(Lines of data)
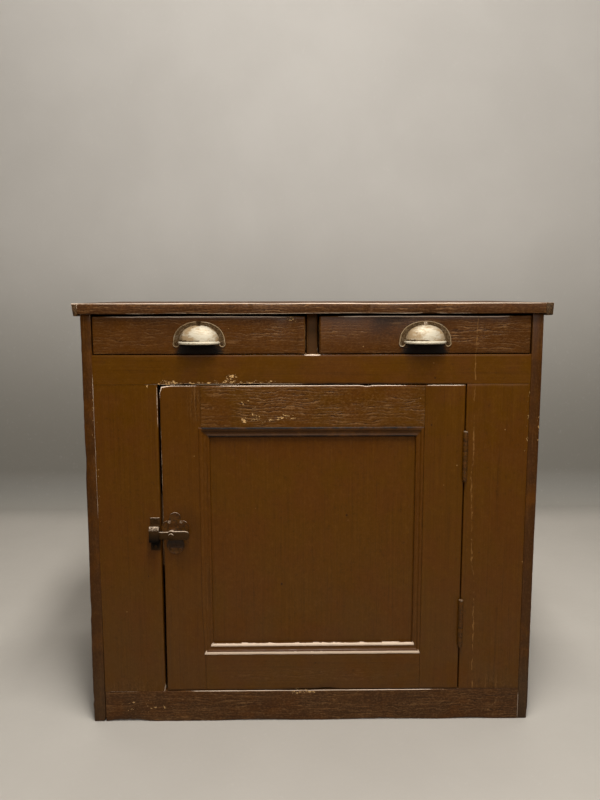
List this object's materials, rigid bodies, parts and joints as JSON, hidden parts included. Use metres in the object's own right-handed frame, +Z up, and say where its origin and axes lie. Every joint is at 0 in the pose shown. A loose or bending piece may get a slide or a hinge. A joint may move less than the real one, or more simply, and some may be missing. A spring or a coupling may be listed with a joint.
{
  "type": "jelly cupboard",
  "caption": "Low free-standing jelly cupboard with shallow drawers under the top, cup pulls, and a framed and panelled door on butt hinges with a lift latch.",
  "frame": {"origin": "on the floor, at the middle of the bounding box", "axes": "+X to the right as seen from the front, the door and drawers face -Y, +Z up"},
  "size_m": [0.944, 0.488, 0.877],
  "materials": {
    "painted_wood": "aged satin brown paint over pine",
    "bare_wood": "bare aged pine",
    "hinge_iron": "iron, painted over in brown, worn at the pin heads",
    "latch_iron": "dark cast iron with worn paint",
    "pull_metal": "worn nickel plate over brass",
    "fastener_steel": "dulled steel"
  },
  "bodies": {
    "case": {"side_left": "painted_wood", "side_right": "painted_wood", "top_board_front": "painted_wood", "top_board_middle": "painted_wood", "top_board_back": "painted_wood", "top_batten_left": "painted_wood", "top_batten_right": "painted_wood", "drawer_rail": "painted_wood", "front_stile_left": "painted_wood", "front_stile_right": "painted_wood", "base_rail": "painted_wood", "drawer_partition": "painted_wood", "top_back_rail": "bare_wood", "runner_left": "bare_wood", "runner_centre": "bare_wood", "runner_right": "bare_wood", "floor_boards": "bare_wood", "floor_bearers": "bare_wood", "shelf": "bare_wood", "shelf_bearers": "bare_wood", "back_boards": "bare_wood", "door_stop": "bare_wood", "drawer_stops": "bare_wood", "hinge_upper_case_leaf": "hinge_iron", "hinge_lower_case_leaf": "hinge_iron", "hinge_pins": "hinge_iron", "latch_keeper": "latch_iron", "batten_nails": "fastener_steel", "keeper_screws": "fastener_steel", "hinge_case_screws": "fastener_steel"},
    "door": {"door_stile_latch": "painted_wood", "door_stile_hinge": "painted_wood", "door_rail_top": "painted_wood", "door_rail_bottom": "painted_wood", "door_panel": "painted_wood", "door_moulding_top": "painted_wood", "door_moulding_bottom": "painted_wood", "door_moulding_left": "painted_wood", "door_moulding_right": "painted_wood", "hinge_upper_door_leaf": "hinge_iron", "hinge_lower_door_leaf": "hinge_iron", "latch_plate": "latch_iron", "latch_pivot": "latch_iron", "latch_plate_screws": "fastener_steel", "hinge_door_screws": "fastener_steel"},
    "lever": {"latch_lever": "latch_iron"},
    "drawer_left": {"drawer_left_front": "painted_wood", "drawer_left_side_left": "bare_wood", "drawer_left_side_right": "bare_wood", "drawer_left_back": "bare_wood", "drawer_left_bottom": "bare_wood", "drawer_left_pull": "pull_metal", "drawer_left_pull_screws": "fastener_steel"},
    "drawer_right": {"drawer_right_front": "painted_wood", "drawer_right_side_left": "bare_wood", "drawer_right_side_right": "bare_wood", "drawer_right_back": "bare_wood", "drawer_right_bottom": "bare_wood", "drawer_right_pull": "pull_metal", "drawer_right_pull_screws": "fastener_steel"}
  },
  "joints": [
    {"name": "door_hinge", "type": "hinge", "parent": "case", "child": "door", "pos_m": [0.30738, -0.2213, 0.393], "axis": [0, 0, 1], "range_deg": [0, 165]},
    {"name": "latch_lift", "type": "hinge", "parent": "door", "child": "lever", "pos_m": [-0.286, -0.22835, 0.4105], "axis": [0, 1, 0], "range_deg": [0, 75]},
    {"name": "drawer_left_slide", "type": "slide", "parent": "case", "child": "drawer_left", "axis": [0, -1, 0], "range_m": [0, 0.3]},
    {"name": "drawer_right_slide", "type": "slide", "parent": "case", "child": "drawer_right", "axis": [0, -1, 0], "range_m": [0, 0.3]}
  ]
}
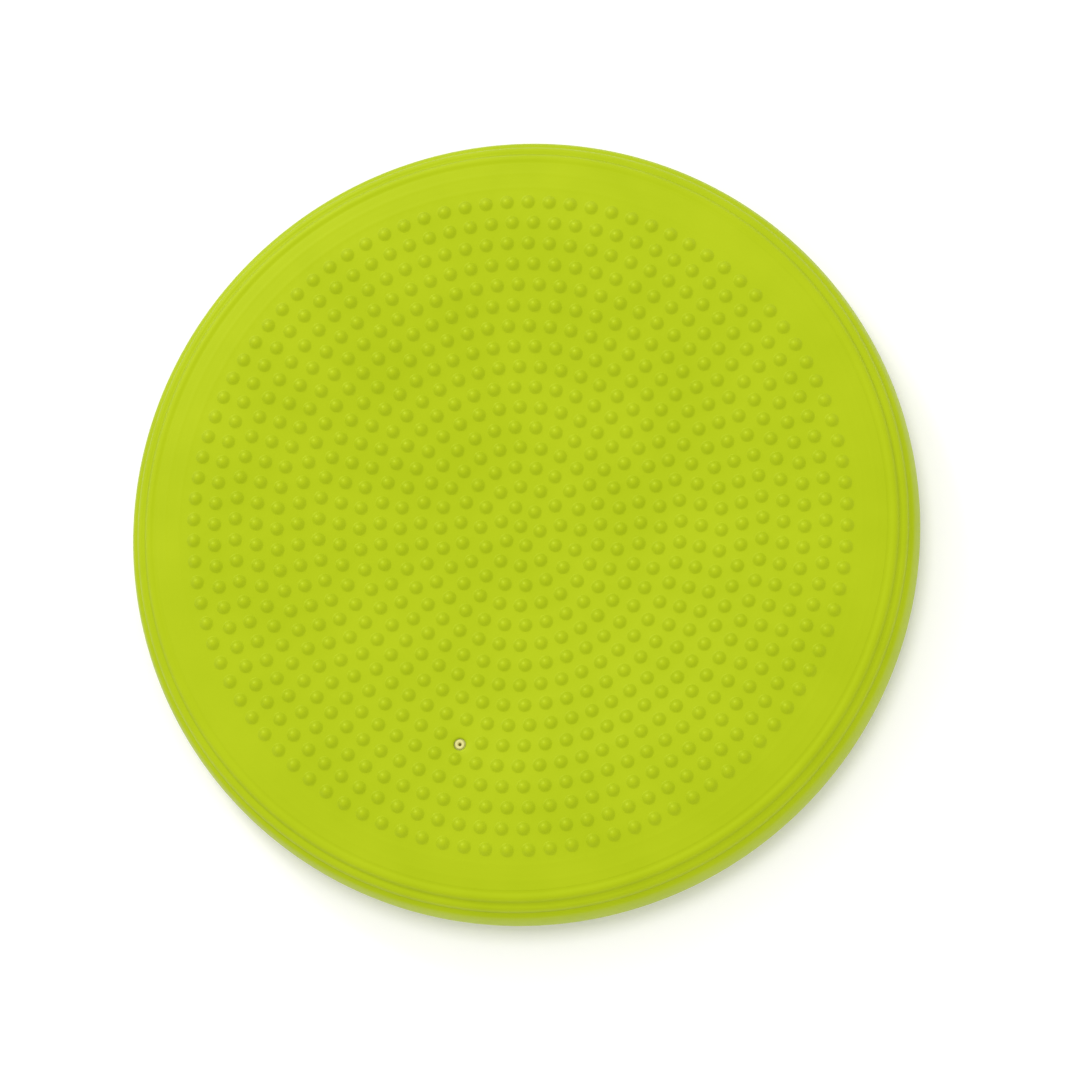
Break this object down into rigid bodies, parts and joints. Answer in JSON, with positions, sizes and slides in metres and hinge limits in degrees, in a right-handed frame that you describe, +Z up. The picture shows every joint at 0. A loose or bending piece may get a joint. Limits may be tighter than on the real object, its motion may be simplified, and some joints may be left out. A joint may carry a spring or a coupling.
{
  "type": "balance pad",
  "caption": "Round inflated vinyl balance pad with a dished, nubbed upper face, ribbed rim and needle valve.",
  "frame": {"origin": "on the floor under the centre of the pad", "axes": "+Z up through the nubbed face, -Y towards the needle valve"},
  "size_m": [0.33, 0.33, 0.04],
  "materials": {
    "vinyl": "satin soft vinyl, moulded in colour",
    "valve_rubber": "matt cream rubber"
  },
  "bodies": {
    "base": {"underside_shell": "vinyl", "lower_rim_wall": "vinyl"},
    "rib": {"mid_rim_rib": "vinyl", "upper_rim_wall": "vinyl"},
    "shoulder": {"shoulder_ring": "vinyl", "crest_wall": "vinyl"},
    "face": {"nubbed_face": "vinyl", "valve_seat": "vinyl", "valve_core": "valve_rubber"}
  },
  "joints": [
    {"name": "tilt_front_back", "type": "hinge", "parent": "base", "child": "rib", "pos_m": [0, 0, 0.019], "axis": [1, 0, 0], "range_deg": [-2.5, 2.5], "stiffness_Nm_per_rad": 250, "deforming": ["lower_rim_wall"]},
    {"name": "tilt_side_side", "type": "hinge", "parent": "rib", "child": "shoulder", "pos_m": [0, 0, 0.019], "axis": [0, 1, 0], "range_deg": [-2.5, 2.5], "stiffness_Nm_per_rad": 250, "deforming": ["upper_rim_wall"]},
    {"name": "sink", "type": "slide", "parent": "shoulder", "child": "face", "axis": [0, 0, 1], "range_m": [-0.006, 0], "stiffness_N_per_m": 30000, "deforming": ["crest_wall"]}
  ]
}
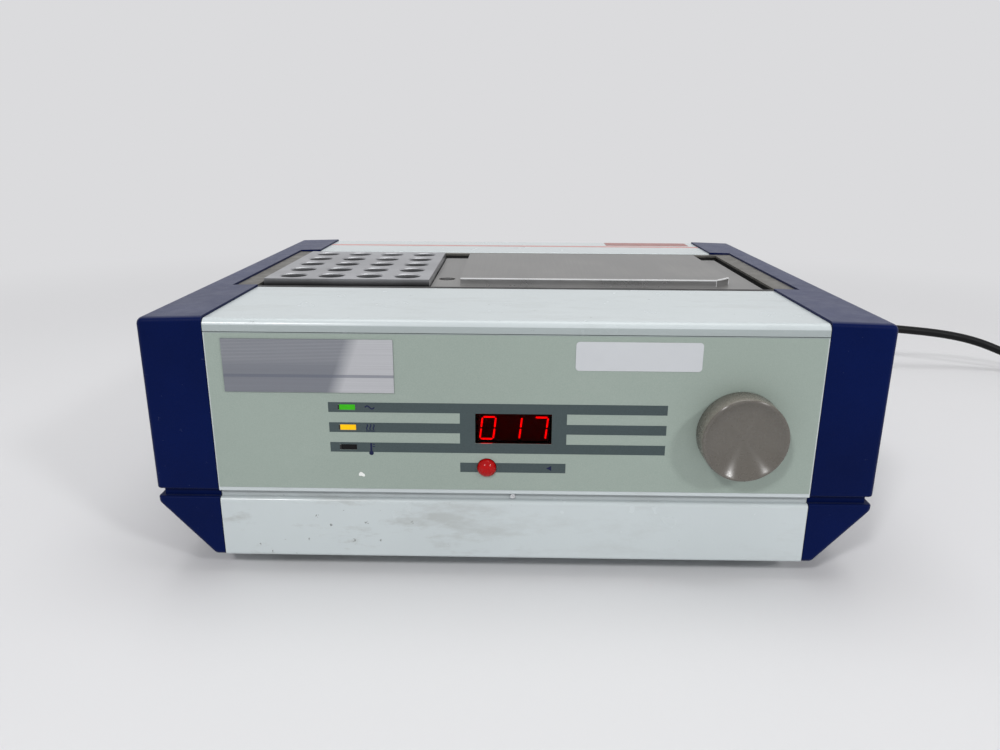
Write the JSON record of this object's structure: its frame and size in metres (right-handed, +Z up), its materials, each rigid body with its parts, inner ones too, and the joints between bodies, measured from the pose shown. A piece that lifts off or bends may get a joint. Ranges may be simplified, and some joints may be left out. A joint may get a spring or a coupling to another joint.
{
  "type": "dry bath incubator",
  "caption": "Bench block heater with moulded end caps, a digital display, a knob, and lift-out aluminium blocks for tubes and plates.",
  "frame": {"origin": "on the bench, under the middle of the housing from front of knob to back", "axes": "+Z up, +X to the right as seen from the front, the control panel faces -Y"},
  "size_m": [0.694, 0.3674, 0.1188],
  "materials": {
    "cap_navy": "fine spark texture, satin",
    "case_paint": "satin powder coat, pale blue grey",
    "well_edge": "bare sheet",
    "inner_steel": "plain sheet",
    "heater_metal": "milled",
    "block_metal": "clear anodised",
    "heater_silicone": "moulded",
    "insulation": "pressed fibre board",
    "overlay_print": "fine textured film with printed bars",
    "plate_metal": "brushed, bare",
    "label_white": "smooth film, bare",
    "display_red": "clear dark red",
    "display_black": "matt",
    "led_green": "diffused",
    "led_yellow": "diffused",
    "led_red": "diffused",
    "board_green": "solder mask",
    "spacer_brass": "turned",
    "button_red": "gloss",
    "switch_black": "moulded",
    "knob_grey": "gloss",
    "shaft_steel": "turned",
    "part_black": "moulded",
    "core_iron": "laminated",
    "coil_tape": "taped winding",
    "fuse_glass": "clear",
    "foot_rubber": "matt",
    "screw_steel": "zinc plated",
    "cord_black": "matt sheath",
    "plug_black": "moulded",
    "pin_brass": "nickel plated"
  },
  "bodies": {
    "case": {"right_end_cap": "cap_navy", "left_end_cap": "cap_navy", "base_tray": "case_paint", "front_panel": "case_paint", "front_cover": "case_paint", "rear_cover": "case_paint", "rear_panel": "case_paint", "right_side_plate": "inner_steel", "left_side_plate": "inner_steel", "well_frame": "well_edge", "well_liner": "inner_steel", "heater_plate": "heater_metal", "heater_mat": "heater_silicone", "clamp_plate": "inner_steel", "insulation_board": "insulation", "temperature_probe": "shaft_steel", "thermal_cutout": "part_black", "support_pillars": "inner_steel", "fascia_overlay": "overlay_print", "name_plate": "plate_metal", "asset_label": "label_white", "display_window": "display_red", "display_module": "display_black", "power_led": "led_green", "heat_led": "led_yellow", "limit_led": "led_red", "display_board": "board_green", "display_spacers": "spacer_brass", "button_switch": "switch_black", "temperature_pot": "part_black", "pot_nut": "shaft_steel", "control_board": "board_green", "board_stands": "spacer_brass", "board_components": "part_black", "transformer_core": "core_iron", "transformer_coil": "coil_tape", "heat_sink": "heater_metal", "triac": "part_black", "mains_switch": "switch_black", "fuse_holder": "switch_black", "fuse_link": "fuse_glass", "fuse_cap": "switch_black", "rubber_feet": "foot_rubber", "foot_screws": "screw_steel", "foot_nuts": "screw_steel", "cap_screws": "screw_steel", "groove_screw": "screw_steel", "strain_relief": "cord_black", "power_cord": "cord_black", "cord_coil": "cord_black", "cord_tie": "switch_black", "cord_tail": "cord_black", "mains_plug": "plug_black", "plug_pins": "pin_brass"},
    "tube_block": {"tube_block": "block_metal"},
    "plate_block": {"plate_block": "block_metal"},
    "knob": {"control_knob": "knob_grey", "pot_shaft": "shaft_steel"},
    "button": {"set_button": "button_red"},
    "rocker": {"mains_rocker": "switch_black"}
  },
  "joints": [
    {"name": "tube_block_lift", "type": "slide", "parent": "case", "child": "tube_block", "axis": [0, 0, 1], "range_m": [0, 0.055]},
    {"name": "plate_block_lift", "type": "slide", "parent": "case", "child": "plate_block", "axis": [0, 0, 1], "range_m": [0, 0.055]},
    {"name": "knob_turn", "type": "hinge", "parent": "case", "child": "knob", "pos_m": [0.095, -0.12525, 0.0704], "axis": [0, 1, 0], "range_deg": [-140, 140]},
    {"name": "button_press", "type": "slide", "parent": "case", "child": "button", "axis": [0, 1, 0], "range_m": [0, 0.002], "stiffness_N_per_m": 600, "springref_m": -0.0005},
    {"name": "power_rocker", "type": "hinge", "parent": "case", "child": "rocker", "pos_m": [0.086, 0.12075, 0.084], "axis": [1, 0, 0], "range_deg": [-16, 0]}
  ]
}
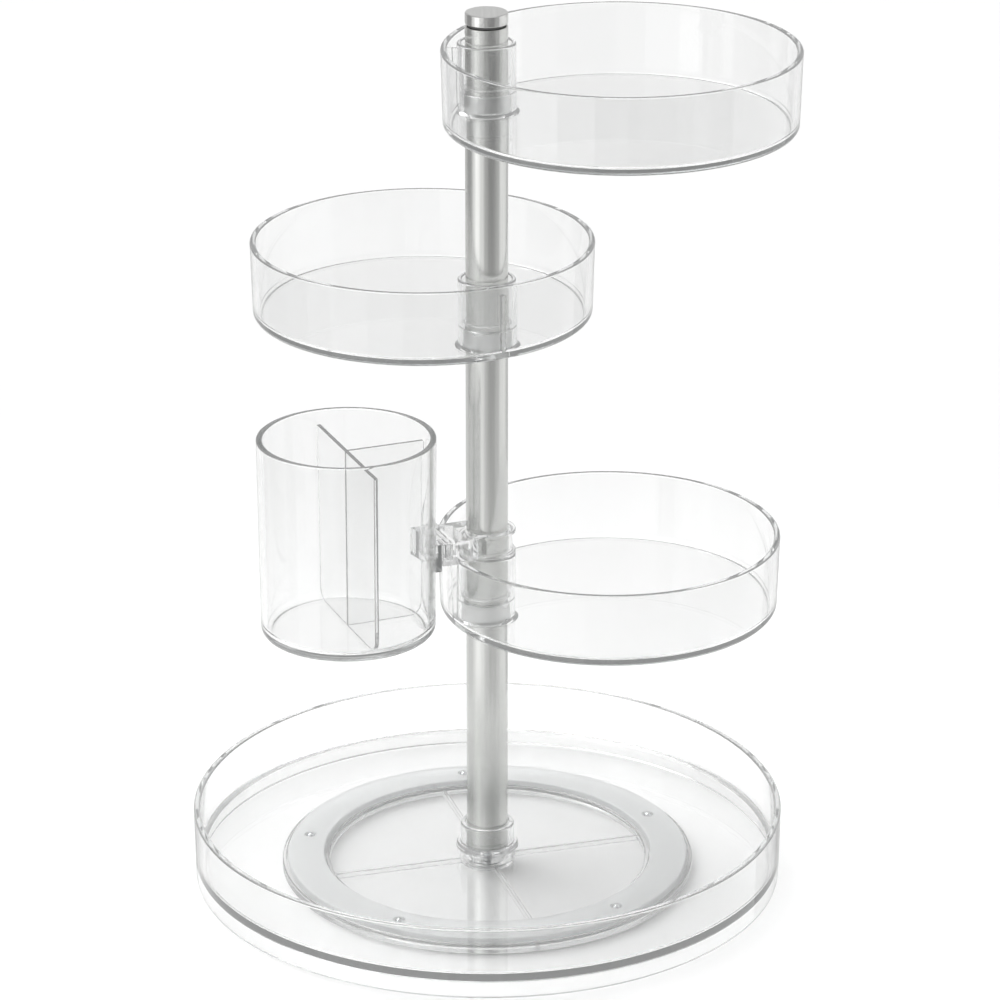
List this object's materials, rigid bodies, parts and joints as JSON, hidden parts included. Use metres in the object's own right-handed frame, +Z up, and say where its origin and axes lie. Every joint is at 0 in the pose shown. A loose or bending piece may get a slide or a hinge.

* _EXERCISE TASK_:
In the records above, locate each line with the word "that". Copy all such lines.

* _FINISHED EXERCISE_:
Break this object down into rigid bodies, parts and joints. Answer in JSON, with positions, sizes and slides in metres and hinge limits in degrees, in a right-handed frame that you describe, +Z up. The picture shows every joint at 0. A loose or bending piece may get a joint. Limits may be tighter than on the real object, its motion may be simplified, and some joints may be left out. A joint may carry a spring or a coupling.
Write the JSON record of this object's structure: its frame and size in metres (right-handed, +Z up), its materials, each rigid body with its parts, inner ones too, and the joints between bodies, measured from the pose shown. A piece that lifts off or bends may get a joint. Ranges may be simplified, and some joints may be left out. A joint may get a spring or a coupling to another joint.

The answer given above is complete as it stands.